- _Stated exercise_
Produce the listing below again, exactly as shown.
>> Start Given records
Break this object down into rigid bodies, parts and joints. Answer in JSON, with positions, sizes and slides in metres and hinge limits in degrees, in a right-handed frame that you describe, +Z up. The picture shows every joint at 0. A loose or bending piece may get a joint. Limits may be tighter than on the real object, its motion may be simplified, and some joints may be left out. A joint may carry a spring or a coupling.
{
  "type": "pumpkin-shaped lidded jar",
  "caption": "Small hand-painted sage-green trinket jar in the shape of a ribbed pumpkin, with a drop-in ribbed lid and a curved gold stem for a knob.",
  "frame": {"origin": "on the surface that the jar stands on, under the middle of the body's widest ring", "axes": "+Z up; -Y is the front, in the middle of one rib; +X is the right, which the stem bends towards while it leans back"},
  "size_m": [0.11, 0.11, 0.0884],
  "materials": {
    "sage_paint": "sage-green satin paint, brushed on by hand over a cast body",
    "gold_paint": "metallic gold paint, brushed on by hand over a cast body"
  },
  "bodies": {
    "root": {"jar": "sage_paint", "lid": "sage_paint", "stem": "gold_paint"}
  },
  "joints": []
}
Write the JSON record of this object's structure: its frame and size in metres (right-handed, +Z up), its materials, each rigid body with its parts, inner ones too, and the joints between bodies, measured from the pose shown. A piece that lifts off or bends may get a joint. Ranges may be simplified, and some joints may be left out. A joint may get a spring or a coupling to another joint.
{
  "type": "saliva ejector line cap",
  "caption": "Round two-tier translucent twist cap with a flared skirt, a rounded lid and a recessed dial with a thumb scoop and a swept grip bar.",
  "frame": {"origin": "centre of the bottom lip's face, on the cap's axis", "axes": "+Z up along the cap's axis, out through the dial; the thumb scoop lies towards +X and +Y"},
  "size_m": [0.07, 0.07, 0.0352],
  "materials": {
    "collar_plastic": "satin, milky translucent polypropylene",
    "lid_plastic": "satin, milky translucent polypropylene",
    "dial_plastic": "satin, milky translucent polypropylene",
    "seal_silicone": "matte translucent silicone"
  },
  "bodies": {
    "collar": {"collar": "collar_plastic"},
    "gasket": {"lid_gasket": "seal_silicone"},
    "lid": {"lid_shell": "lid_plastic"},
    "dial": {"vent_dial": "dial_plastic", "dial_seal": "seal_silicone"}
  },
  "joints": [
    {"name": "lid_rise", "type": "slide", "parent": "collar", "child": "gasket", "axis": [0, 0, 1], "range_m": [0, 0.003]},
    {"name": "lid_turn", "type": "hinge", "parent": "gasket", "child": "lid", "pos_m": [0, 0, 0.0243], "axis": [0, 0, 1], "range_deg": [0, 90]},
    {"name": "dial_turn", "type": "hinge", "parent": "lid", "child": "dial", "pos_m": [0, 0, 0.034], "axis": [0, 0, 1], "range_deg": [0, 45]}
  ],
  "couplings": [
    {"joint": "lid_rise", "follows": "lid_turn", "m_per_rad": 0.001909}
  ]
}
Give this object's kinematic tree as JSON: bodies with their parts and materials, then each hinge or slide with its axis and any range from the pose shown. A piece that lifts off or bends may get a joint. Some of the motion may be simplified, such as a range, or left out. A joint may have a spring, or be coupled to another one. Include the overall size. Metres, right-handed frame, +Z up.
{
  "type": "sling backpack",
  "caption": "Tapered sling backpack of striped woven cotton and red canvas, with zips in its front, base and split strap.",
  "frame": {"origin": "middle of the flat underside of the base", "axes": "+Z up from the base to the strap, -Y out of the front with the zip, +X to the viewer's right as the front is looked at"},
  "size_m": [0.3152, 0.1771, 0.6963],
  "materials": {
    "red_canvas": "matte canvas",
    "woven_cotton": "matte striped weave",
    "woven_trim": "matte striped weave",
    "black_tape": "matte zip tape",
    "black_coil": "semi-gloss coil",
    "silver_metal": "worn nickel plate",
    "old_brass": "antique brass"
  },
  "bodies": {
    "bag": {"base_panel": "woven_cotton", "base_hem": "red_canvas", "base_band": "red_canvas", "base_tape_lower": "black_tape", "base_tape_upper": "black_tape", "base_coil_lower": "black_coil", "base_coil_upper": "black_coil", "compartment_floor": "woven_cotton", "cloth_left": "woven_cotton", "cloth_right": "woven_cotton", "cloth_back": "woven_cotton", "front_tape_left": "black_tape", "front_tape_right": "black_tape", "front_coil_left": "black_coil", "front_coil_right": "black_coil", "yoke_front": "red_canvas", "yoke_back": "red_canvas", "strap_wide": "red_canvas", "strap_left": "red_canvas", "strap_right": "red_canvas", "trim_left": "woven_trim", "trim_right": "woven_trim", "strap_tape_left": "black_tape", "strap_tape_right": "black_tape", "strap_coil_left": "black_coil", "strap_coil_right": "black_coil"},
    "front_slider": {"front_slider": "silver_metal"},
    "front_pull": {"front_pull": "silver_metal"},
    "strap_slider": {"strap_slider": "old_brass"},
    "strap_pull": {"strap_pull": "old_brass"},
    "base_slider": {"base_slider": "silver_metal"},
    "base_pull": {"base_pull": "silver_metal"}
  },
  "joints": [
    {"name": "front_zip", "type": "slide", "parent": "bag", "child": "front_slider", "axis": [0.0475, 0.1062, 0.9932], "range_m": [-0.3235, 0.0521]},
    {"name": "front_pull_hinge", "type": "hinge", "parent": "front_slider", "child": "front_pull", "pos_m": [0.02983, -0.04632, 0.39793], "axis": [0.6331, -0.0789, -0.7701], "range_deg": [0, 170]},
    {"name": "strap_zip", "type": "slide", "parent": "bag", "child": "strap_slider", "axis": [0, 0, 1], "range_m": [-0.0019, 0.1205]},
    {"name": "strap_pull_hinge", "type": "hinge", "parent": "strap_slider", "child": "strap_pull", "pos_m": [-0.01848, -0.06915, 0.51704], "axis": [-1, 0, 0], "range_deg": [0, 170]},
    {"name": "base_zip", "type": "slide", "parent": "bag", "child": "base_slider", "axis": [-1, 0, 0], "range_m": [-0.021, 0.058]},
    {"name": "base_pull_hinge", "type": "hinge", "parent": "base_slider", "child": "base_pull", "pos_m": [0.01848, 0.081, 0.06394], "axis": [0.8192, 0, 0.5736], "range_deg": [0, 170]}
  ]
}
>> End Given records
- _Solution to this problem_
Break this object down into rigid bodies, parts and joints. Answer in JSON, with positions, sizes and slides in metres and hinge limits in degrees, in a right-handed frame that you describe, +Z up. The picture shows every joint at 0. A loose or bending piece may get a joint. Limits may be tighter than on the real object, its motion may be simplified, and some joints may be left out. A joint may carry a spring or a coupling.
{
  "type": "pumpkin-shaped lidded jar",
  "caption": "Small hand-painted sage-green trinket jar in the shape of a ribbed pumpkin, with a drop-in ribbed lid and a curved gold stem for a knob.",
  "frame": {"origin": "on the surface that the jar stands on, under the middle of the body's widest ring", "axes": "+Z up; -Y is the front, in the middle of one rib; +X is the right, which the stem bends towards while it leans back"},
  "size_m": [0.11, 0.11, 0.0884],
  "materials": {
    "sage_paint": "sage-green satin paint, brushed on by hand over a cast body",
    "gold_paint": "metallic gold paint, brushed on by hand over a cast body"
  },
  "bodies": {
    "root": {"jar": "sage_paint", "lid": "sage_paint", "stem": "gold_paint"}
  },
  "joints": []
}
Write the JSON record of this object's structure: its frame and size in metres (right-handed, +Z up), its materials, each rigid body with its parts, inner ones too, and the joints between bodies, measured from the pose shown. A piece that lifts off or bends may get a joint. Ranges may be simplified, and some joints may be left out. A joint may get a spring or a coupling to another joint.
{
  "type": "saliva ejector line cap",
  "caption": "Round two-tier translucent twist cap with a flared skirt, a rounded lid and a recessed dial with a thumb scoop and a swept grip bar.",
  "frame": {"origin": "centre of the bottom lip's face, on the cap's axis", "axes": "+Z up along the cap's axis, out through the dial; the thumb scoop lies towards +X and +Y"},
  "size_m": [0.07, 0.07, 0.0352],
  "materials": {
    "collar_plastic": "satin, milky translucent polypropylene",
    "lid_plastic": "satin, milky translucent polypropylene",
    "dial_plastic": "satin, milky translucent polypropylene",
    "seal_silicone": "matte translucent silicone"
  },
  "bodies": {
    "collar": {"collar": "collar_plastic"},
    "gasket": {"lid_gasket": "seal_silicone"},
    "lid": {"lid_shell": "lid_plastic"},
    "dial": {"vent_dial": "dial_plastic", "dial_seal": "seal_silicone"}
  },
  "joints": [
    {"name": "lid_rise", "type": "slide", "parent": "collar", "child": "gasket", "axis": [0, 0, 1], "range_m": [0, 0.003]},
    {"name": "lid_turn", "type": "hinge", "parent": "gasket", "child": "lid", "pos_m": [0, 0, 0.0243], "axis": [0, 0, 1], "range_deg": [0, 90]},
    {"name": "dial_turn", "type": "hinge", "parent": "lid", "child": "dial", "pos_m": [0, 0, 0.034], "axis": [0, 0, 1], "range_deg": [0, 45]}
  ],
  "couplings": [
    {"joint": "lid_rise", "follows": "lid_turn", "m_per_rad": 0.001909}
  ]
}
Give this object's kinematic tree as JSON: bodies with their parts and materials, then each hinge or slide with its axis and any range from the pose shown. A piece that lifts off or bends may get a joint. Some of the motion may be simplified, such as a range, or left out. A joint may have a spring, or be coupled to another one. Include the overall size. Metres, right-handed frame, +Z up.
{
  "type": "sling backpack",
  "caption": "Tapered sling backpack of striped woven cotton and red canvas, with zips in its front, base and split strap.",
  "frame": {"origin": "middle of the flat underside of the base", "axes": "+Z up from the base to the strap, -Y out of the front with the zip, +X to the viewer's right as the front is looked at"},
  "size_m": [0.3152, 0.1771, 0.6963],
  "materials": {
    "red_canvas": "matte canvas",
    "woven_cotton": "matte striped weave",
    "woven_trim": "matte striped weave",
    "black_tape": "matte zip tape",
    "black_coil": "semi-gloss coil",
    "silver_metal": "worn nickel plate",
    "old_brass": "antique brass"
  },
  "bodies": {
    "bag": {"base_panel": "woven_cotton", "base_hem": "red_canvas", "base_band": "red_canvas", "base_tape_lower": "black_tape", "base_tape_upper": "black_tape", "base_coil_lower": "black_coil", "base_coil_upper": "black_coil", "compartment_floor": "woven_cotton", "cloth_left": "woven_cotton", "cloth_right": "woven_cotton", "cloth_back": "woven_cotton", "front_tape_left": "black_tape", "front_tape_right": "black_tape", "front_coil_left": "black_coil", "front_coil_right": "black_coil", "yoke_front": "red_canvas", "yoke_back": "red_canvas", "strap_wide": "red_canvas", "strap_left": "red_canvas", "strap_right": "red_canvas", "trim_left": "woven_trim", "trim_right": "woven_trim", "strap_tape_left": "black_tape", "strap_tape_right": "black_tape", "strap_coil_left": "black_coil", "strap_coil_right": "black_coil"},
    "front_slider": {"front_slider": "silver_metal"},
    "front_pull": {"front_pull": "silver_metal"},
    "strap_slider": {"strap_slider": "old_brass"},
    "strap_pull": {"strap_pull": "old_brass"},
    "base_slider": {"base_slider": "silver_metal"},
    "base_pull": {"base_pull": "silver_metal"}
  },
  "joints": [
    {"name": "front_zip", "type": "slide", "parent": "bag", "child": "front_slider", "axis": [0.0475, 0.1062, 0.9932], "range_m": [-0.3235, 0.0521]},
    {"name": "front_pull_hinge", "type": "hinge", "parent": "front_slider", "child": "front_pull", "pos_m": [0.02983, -0.04632, 0.39793], "axis": [0.6331, -0.0789, -0.7701], "range_deg": [0, 170]},
    {"name": "strap_zip", "type": "slide", "parent": "bag", "child": "strap_slider", "axis": [0, 0, 1], "range_m": [-0.0019, 0.1205]},
    {"name": "strap_pull_hinge", "type": "hinge", "parent": "strap_slider", "child": "strap_pull", "pos_m": [-0.01848, -0.06915, 0.51704], "axis": [-1, 0, 0], "range_deg": [0, 170]},
    {"name": "base_zip", "type": "slide", "parent": "bag", "child": "base_slider", "axis": [-1, 0, 0], "range_m": [-0.021, 0.058]},
    {"name": "base_pull_hinge", "type": "hinge", "parent": "base_slider", "child": "base_pull", "pos_m": [0.01848, 0.081, 0.06394], "axis": [0.8192, 0, 0.5736], "range_deg": [0, 170]}
  ]
}